Determination of magnetic motor evoked potential latency time cutoff values for detection of spinal cord dysfunction in horses

BACKGROUND: Transcranial magnetic stimulation (TMS) and recording of magnetic motor evoked potentials (MMEP) can detect neurological dysfunction in horses but cutoff values based on confirmed spinal cord dysfunction are lacking. OBJECTIVES: To determine latency time cutoff for neurological dysfunction. ANIMALS: Five control horses and 17 horses with proprioceptive ataxia. METHODS: Case‐control study with receiver operating characteristic curve analysis, based on diagnostic imaging, TMS, and histopathological findings. Horses were included if all 3 examinations were performed. RESULTS: Diagnostic imaging and histopathology did not show abnormalities in the control group but confirmed spinal cord compression in 14 of 17 ataxic horses. In the remaining 3 horses, histopathological lesions were mild to severe, but diagnostic imaging did not confirm spinal cord compression. In control horses, latency time values of thoracic and pelvic limbs were significantly lower than in ataxic horses (20 ± 1 vs 34 ± 16 milliseconds, P = .05; and 39 ± 1 vs 78 ± 26 milliseconds, P = .004). Optimal cutoff values to detect spinal cord dysfunction were 22 milliseconds (sensitivity [95% CI interval], 88% [73%‐100%]; specificity, 100% [100%‐100%]) in thoracic and 40 milliseconds (sensitivity, 94% [83%‐100%]; specificity, 100% [100%‐100%]) in pelvic limbs.

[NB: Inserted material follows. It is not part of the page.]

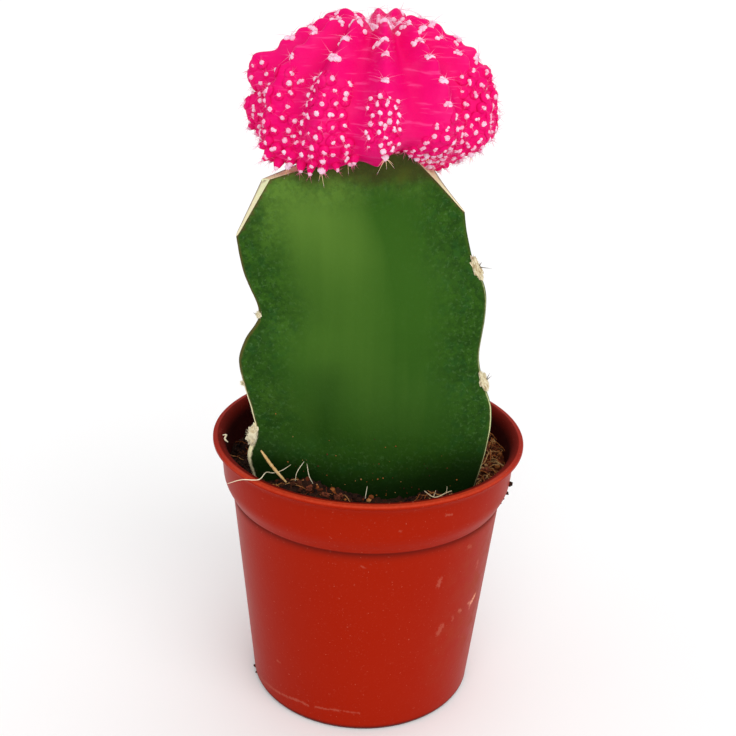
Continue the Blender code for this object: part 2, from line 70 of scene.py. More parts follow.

To detect spinal cord dysfunction caused by compression, the optimal cutoff for thoracic limbs remained 22 milliseconds, while it increased to 43 milliseconds in pelvic limbs (sensitivity, 100% [100%‐100%]; specificity, 100% [100%‐100%] for thoracic and pelvic limbs). CONCLUSIONS AND CLINICAL IMPORTANCE: Magnetic motor evoked potential analysis using these cutoff values is a promising diagnostic tool for spinal cord dysfunction diagnosis in horses.